Major investors are lining up to take part in the oil sector -- Iraq has the world's third largest oil reserves -- and officials are expected to clinch a spate of massive oil and contracts in 2009. But investment is coming slowly outside oil.
Aqeel al-Khazali, governor of southern Kerbala province, said there was more than $1 billion in stalled investment in his region. "We get these investment projects going, but then they get lost in the bureaucratic labyrinth," he said.
Investors who seek to break ground in Iraq must get the sign-off from various ministries whose regulations are often not harmonized; there is often confusion about proper procedures; the approval of the right paperwork can occur at a glacial pace.
Khazali urged the federal government to give provincial authorities greater autonomy to close investment deals.

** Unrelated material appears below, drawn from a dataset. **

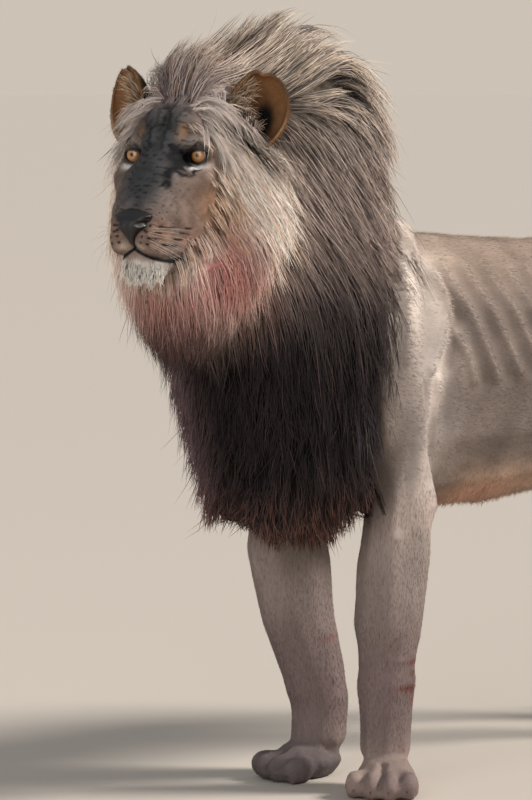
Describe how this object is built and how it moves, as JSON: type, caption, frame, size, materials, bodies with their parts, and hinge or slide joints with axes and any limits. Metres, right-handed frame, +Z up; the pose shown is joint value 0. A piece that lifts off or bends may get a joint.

Iraq has been hoping for this tide of investment since the U.S.-led invasion in 2003 ended Saddam Hussein's isolated regime, but it needs foreign cash more than ever after a collapse in oil prices has weakened its own spending ability.
Oil exports account for more than 95 percent of Iraqi revenues, and officials are now revising spending plans after oil plunged over $100 a barrel from last summer's record high.
"The government cannot be responsible for all investment in Iraq," Deputy Prime Minister Rafie al-Esawi said.
The government of Prime Minister Nuri al-Maliki is hoping that improving security will turn years of talk about major foreign investment into reality.
The security situation is seen as far better than in the peak of sectarian violence in 2006-07, But violence continues in Iraq, especially in restive areas like northern Nineveh province, and the threat of resurgent violence looms.
That makes investors anxious when it when it comes to hunkering down billions of dollars for long-term deals.